On the ongoing row between government and marketers over subsidy payment, the labour activist blamed the government for lack of proper documentation of the subsidy transaction.

“If the government feels that the marketers are defrauding Nigerians, there are many ways to nip it in the bud. There is nothing wrong for the Minister of Finance and the Petroleum Products Pricing Regulatory Agency (PPPRA) to come out with documents that authenticate marketers’ claim or otherwise.

“After all, there are paper trails to confirm the movement of vessels from where they were loaded to their destinations. I am aware that in the past, they manipulate paper trails but there are other ways of tracking such manipulations. So one can easily know how many vessels that are on the sea coming to Nigeria. There are systems to monitor all these, but either by commission or omission, people who are responsible for this have deliberately decided that they are not interested,” Esele said.

On the call for subsidy removal, he said: “Before we do that, we have to ask ourselves we have scarcity now, NNPC keeps telling us that they have 90 days stock. Marketers said they are not importing again, the question is where are the NNPC 90 days stock? It is now that Nigerians need the NNPC 90 days stock to caution the effect of the fuel scarcity.

“If NNPC is doing reconciliation, let them give Nigerians only 30 days stock now. Why is that from the day marketers said that they are not importing again, we have been in trouble? That is the reason I keep talking about process. This is because when you don’t do things right, this is the result you get.
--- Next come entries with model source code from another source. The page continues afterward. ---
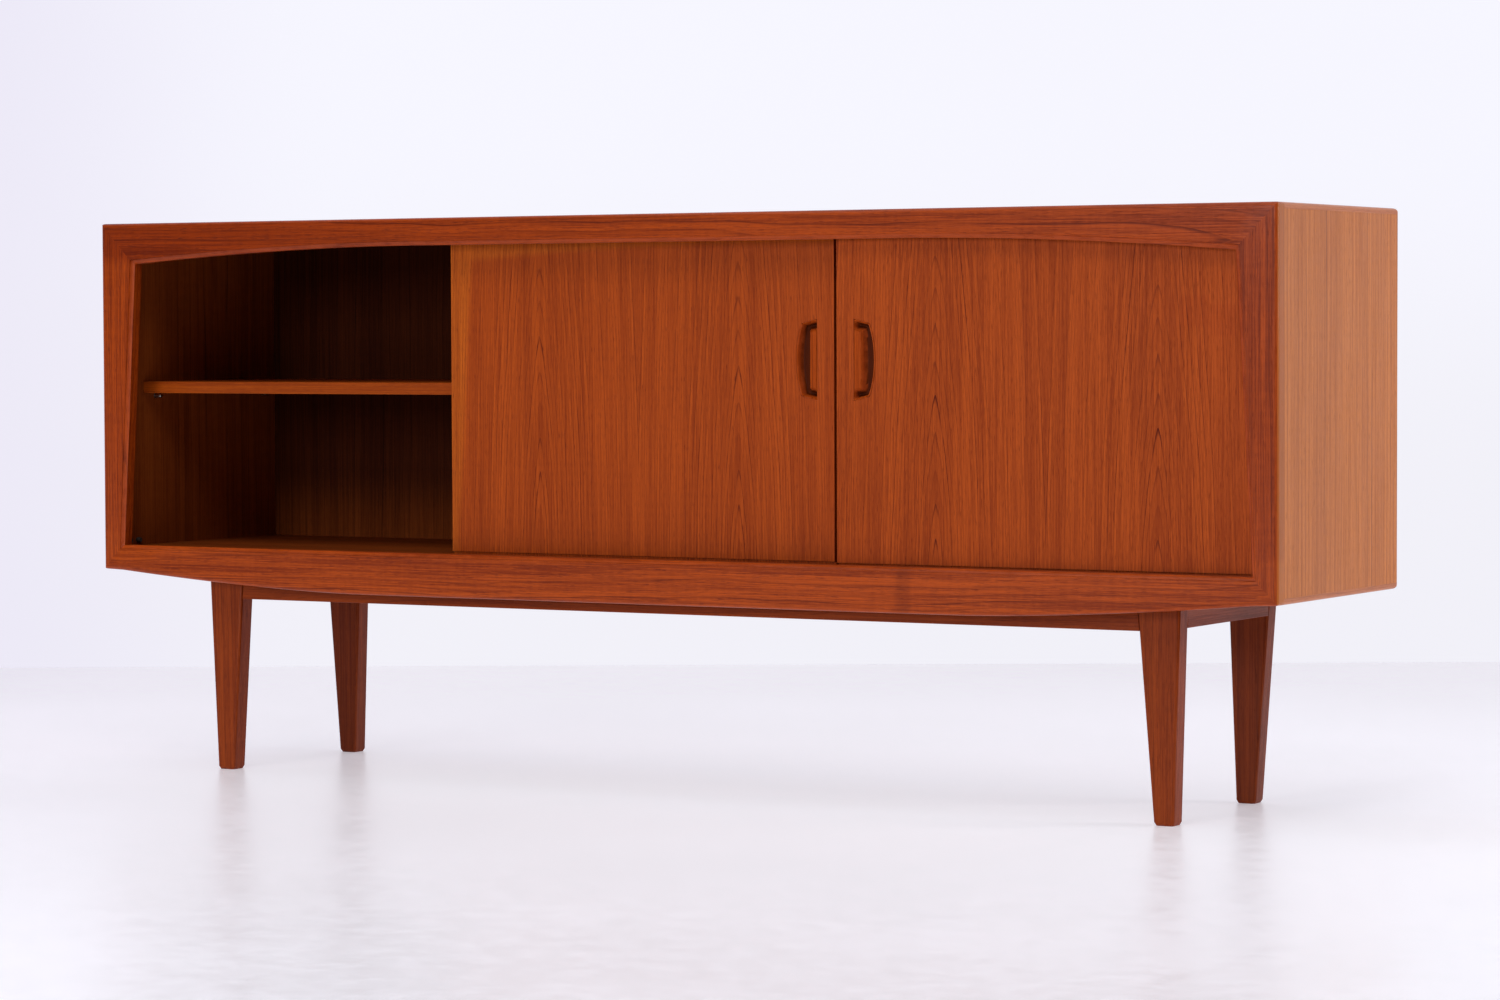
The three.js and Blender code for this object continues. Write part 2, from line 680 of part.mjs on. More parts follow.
for (const [side, sign] of [['left', -1], ['right', 1]]) {
  for (const end of ['front', 'rear']) {
    add(`${side}_${end}_leg`, legGeometry(end, sign), material(TEAK_LEG, 0.45));
  }
  // Side apron: its ends follow the leaning faces of the two legs.
  const low = BODY_UNDERSIDE - SIDE_APRON_DROP;
  const outline = [
    [legFaces('front', low).back, low],
    [legFaces('rear', low).front, low],
    [legFaces('rear', FLOOR_UNDER).front, FLOOR_UNDER],
    [legFaces('front', FLOOR_UNDER).back, FLOOR_UNDER],
  ];
  const xs = sideApronX.map((x) => sign * x).sort((a, b) => a - b);
  add(`${side}_apron`, prismAlongX(outline, ...xs), material(TEAK_LEG, 0.5));
}

// Long aprons: their ends follow the tapered inner faces of the legs.
for (const end of ['front', 'rear']) {
  const low = BODY_UNDERSIDE - LONG_APRON_DROP;
  const lowX = legFaces(end, low).inner;
  const highX = legFaces(end, FLOOR_UNDER).inner;
  const outline = [[-lowX, low], [lowX, low], [highX, FLOOR_UNDER], [-highX, FLOOR_UNDER]];
  const y0 = end === 'front'
    ? frontLegY + APRON_SETBACK
    : rearLegY + LEG_T - APRON_SETBACK - APRON_T;
  add(`${end}_apron`, prismAlongY(outline, y0, y0 + APRON_T), material(TEAK_LEG, 0.5));
}

// ---- corner blocks and the screws that hold the cabinet to the leg frame ----
for (const { name, outline, screw } of blocks) {
  const turned = THREE.ShapeUtils.area(outline.map(([x, y]) => new THREE.Vector2(x, y))) < 0;
  const block = prismAlongZ(turned ? [...outline].reverse() : outline, blockBottom, FLOOR_UNDER);
  const boreEnds = [blockBottom - CUT_OVER, FLOOR_UNDER + CUT_OVER];
  const bore = cylinderAlongZ(SCREW_R + FIT, ...boreEnds, screw.x, screw.y);
  add(`${name}_corner_block`, cut(block, [bore]), material(TEAK_LEG, 0.6));
  const tip = FLOOR_UNDER + SCREW_BITE;
  const profile = [
    [0, blockBottom - SCREW_HEAD_T],
    [SCREW_HEAD_R, blockBottom - SCREW_HEAD_T],
    [SCREW_HEAD_R, blockBottom],
    [SCREW_R, blockBottom],
    [SCREW_R, tip - SCREW_R],
    [0, tip],
  ].map(([r, z]) => new THREE.Vector2(r, z));
  const geometry = new THREE.LatheGeometry(profile, ROUND_SEGMENTS);
  geometry.rotateX(Math.PI / 2);
  add(`${name}_base_screw`, geometry, material(STEEL, 0.35, 0.9), screw.x, screw.y, 0);
}

export default group;
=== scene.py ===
# %% [markdown]
# # A teak television cabinet with sliding doors
# This lesson dresses a finished cabinet model. Nothing is moved: every size and place is read
# from the measured parts.

# %% Load the measured parts
import json
import math
import random

import bmesh
import bpy
from mathutils import Matrix, Vector


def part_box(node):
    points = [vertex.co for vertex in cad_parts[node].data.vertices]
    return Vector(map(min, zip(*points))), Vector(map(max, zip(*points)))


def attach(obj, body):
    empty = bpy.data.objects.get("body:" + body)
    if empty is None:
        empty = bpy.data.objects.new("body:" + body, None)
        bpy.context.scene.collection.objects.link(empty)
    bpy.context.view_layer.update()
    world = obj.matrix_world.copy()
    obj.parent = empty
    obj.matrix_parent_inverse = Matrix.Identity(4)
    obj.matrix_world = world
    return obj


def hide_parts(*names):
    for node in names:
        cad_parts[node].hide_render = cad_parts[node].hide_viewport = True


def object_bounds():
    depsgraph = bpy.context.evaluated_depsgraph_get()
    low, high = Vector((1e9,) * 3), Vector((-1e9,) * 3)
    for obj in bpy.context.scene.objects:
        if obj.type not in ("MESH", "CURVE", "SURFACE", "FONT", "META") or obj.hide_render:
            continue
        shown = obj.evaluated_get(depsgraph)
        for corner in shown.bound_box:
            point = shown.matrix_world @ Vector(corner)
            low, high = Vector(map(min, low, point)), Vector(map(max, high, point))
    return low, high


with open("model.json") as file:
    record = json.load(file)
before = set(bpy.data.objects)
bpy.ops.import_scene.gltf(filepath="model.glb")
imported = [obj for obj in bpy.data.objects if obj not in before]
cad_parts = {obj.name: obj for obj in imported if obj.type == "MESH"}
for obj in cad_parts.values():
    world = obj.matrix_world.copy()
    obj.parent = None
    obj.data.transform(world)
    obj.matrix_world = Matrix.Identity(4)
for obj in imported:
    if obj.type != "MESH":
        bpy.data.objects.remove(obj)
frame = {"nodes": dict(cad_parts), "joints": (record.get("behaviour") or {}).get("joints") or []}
cad_box = [list(corner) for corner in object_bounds()]
scene = bpy.context.scene
scene.view_settings.view_transform = "Standard"
CABINET = "cabinet"
LEFT_DOOR = "left_sliding_door"
RIGHT_DOOR = "right_sliding_door"
MM = 0.001
frame_low, frame_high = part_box("frame_left_stile")[0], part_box("frame_right_stile")[1]
HALF = frame_high.x
TOP = frame_high.z
UNDERSIDE = frame_low.z
print("measured parts:", len(frame["nodes"]), "box:", cad_box)

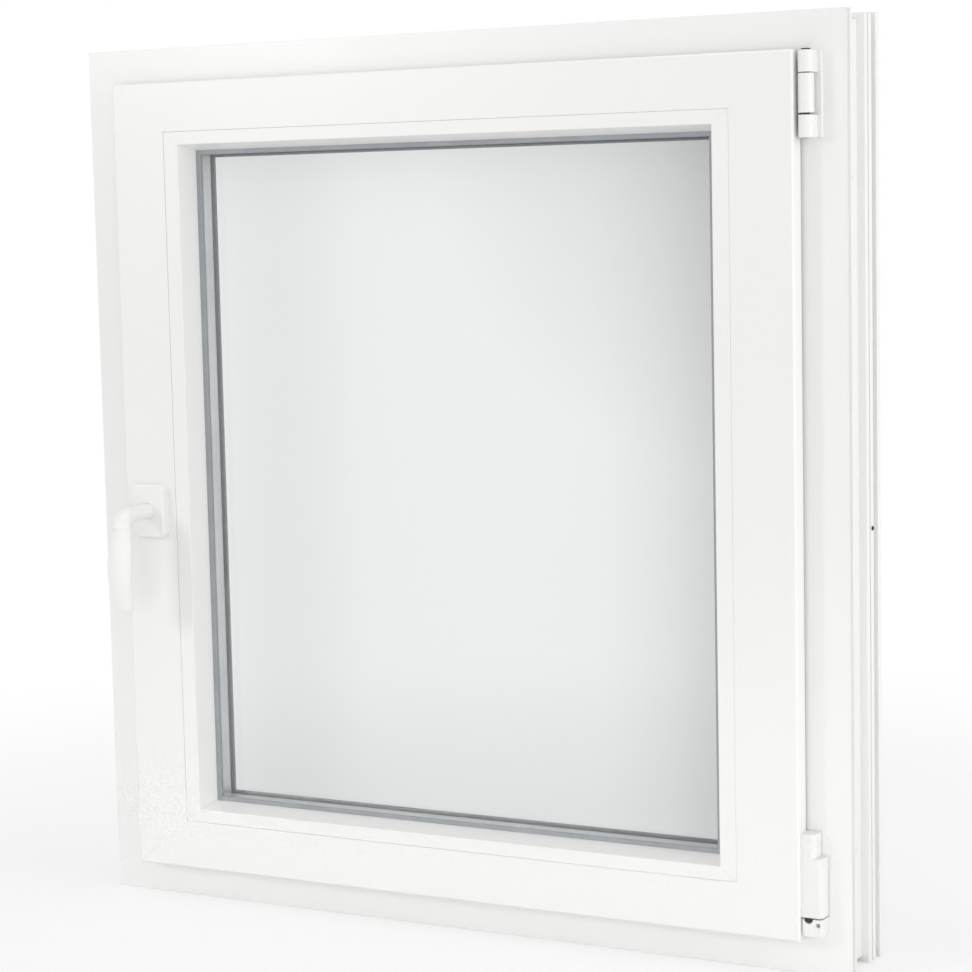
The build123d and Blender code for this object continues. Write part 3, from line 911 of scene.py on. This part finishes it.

“I will not say yes or no to subsidy removal, but everything must be driven by principle and process. If the principle and process are transparently carried out and effectively communicated to those that are affected, there will be good result and acceptance. If we say we are going to remove subsidy, there are fundamental challenges that will arise that must be addressed. If we say we will continue with subsidy, we must devise means of raising money because subsidy budget for this year is almost exhausted and the year has not gone half. This is why the incoming administration must put on its thinking cap.”